= WHAT IS REQUIRED =
From the listing below, pick out each line with the word "that".

= STORED DATA =
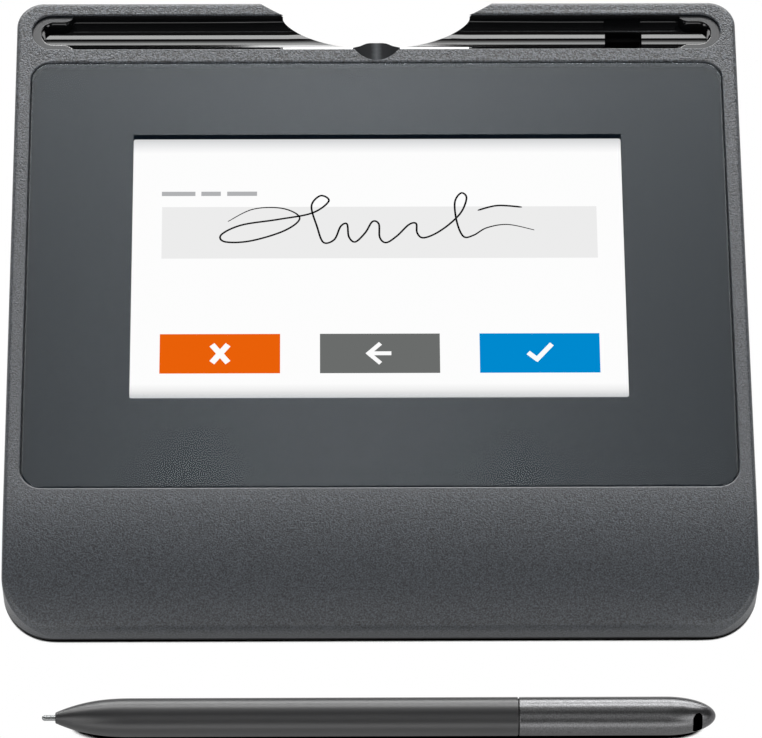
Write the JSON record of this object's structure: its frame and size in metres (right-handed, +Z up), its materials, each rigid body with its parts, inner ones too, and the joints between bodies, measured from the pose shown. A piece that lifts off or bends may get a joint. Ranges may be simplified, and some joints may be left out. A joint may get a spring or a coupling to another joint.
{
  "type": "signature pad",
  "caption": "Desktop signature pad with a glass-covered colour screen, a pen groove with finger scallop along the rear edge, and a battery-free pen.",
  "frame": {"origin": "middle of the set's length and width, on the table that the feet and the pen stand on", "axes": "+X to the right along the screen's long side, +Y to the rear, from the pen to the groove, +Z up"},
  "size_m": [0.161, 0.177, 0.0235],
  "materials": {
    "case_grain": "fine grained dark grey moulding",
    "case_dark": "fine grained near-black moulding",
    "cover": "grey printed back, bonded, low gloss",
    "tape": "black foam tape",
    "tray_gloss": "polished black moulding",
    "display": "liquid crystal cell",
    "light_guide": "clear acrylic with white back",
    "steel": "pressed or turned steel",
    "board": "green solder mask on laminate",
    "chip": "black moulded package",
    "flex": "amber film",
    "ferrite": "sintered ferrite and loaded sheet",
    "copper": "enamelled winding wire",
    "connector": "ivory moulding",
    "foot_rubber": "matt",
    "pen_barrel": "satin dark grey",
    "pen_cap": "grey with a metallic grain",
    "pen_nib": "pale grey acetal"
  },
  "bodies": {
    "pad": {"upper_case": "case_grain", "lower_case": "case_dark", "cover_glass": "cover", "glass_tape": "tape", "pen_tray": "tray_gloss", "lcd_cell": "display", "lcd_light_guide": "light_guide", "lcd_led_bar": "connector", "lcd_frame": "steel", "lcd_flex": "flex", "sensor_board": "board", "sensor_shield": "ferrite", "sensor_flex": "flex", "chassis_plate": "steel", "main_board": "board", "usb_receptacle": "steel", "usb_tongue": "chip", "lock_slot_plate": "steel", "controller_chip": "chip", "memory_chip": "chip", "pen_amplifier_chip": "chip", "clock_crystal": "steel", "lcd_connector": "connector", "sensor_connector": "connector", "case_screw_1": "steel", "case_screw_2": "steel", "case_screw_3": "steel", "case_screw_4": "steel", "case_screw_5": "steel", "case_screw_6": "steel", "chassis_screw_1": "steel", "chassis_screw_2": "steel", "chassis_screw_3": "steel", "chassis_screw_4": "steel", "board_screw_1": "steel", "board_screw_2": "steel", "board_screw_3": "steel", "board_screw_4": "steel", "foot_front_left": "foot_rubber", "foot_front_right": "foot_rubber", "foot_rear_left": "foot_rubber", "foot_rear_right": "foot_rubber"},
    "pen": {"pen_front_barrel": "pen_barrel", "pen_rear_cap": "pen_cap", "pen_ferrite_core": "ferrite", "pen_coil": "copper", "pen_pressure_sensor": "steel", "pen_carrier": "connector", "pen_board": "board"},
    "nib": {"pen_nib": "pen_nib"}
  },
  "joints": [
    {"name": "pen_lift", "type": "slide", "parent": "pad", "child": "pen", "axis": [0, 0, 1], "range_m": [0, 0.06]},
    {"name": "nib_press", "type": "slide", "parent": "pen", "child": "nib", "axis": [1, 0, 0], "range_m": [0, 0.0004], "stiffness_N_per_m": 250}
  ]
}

= RESULT OF THE EXERCISE =
Write the JSON record of this object's structure: its frame and size in metres (right-handed, +Z up), its materials, each rigid body with its parts, inner ones too, and the joints between bodies, measured from the pose shown. A piece that lifts off or bends may get a joint. Ranges may be simplified, and some joints may be left out. A joint may get a spring or a coupling to another joint.
  "frame": {"origin": "middle of the set's length and width, on the table that the feet and the pen stand on", "axes": "+X to the right along the screen's long side, +Y to the rear, from the pen to the groove, +Z up"},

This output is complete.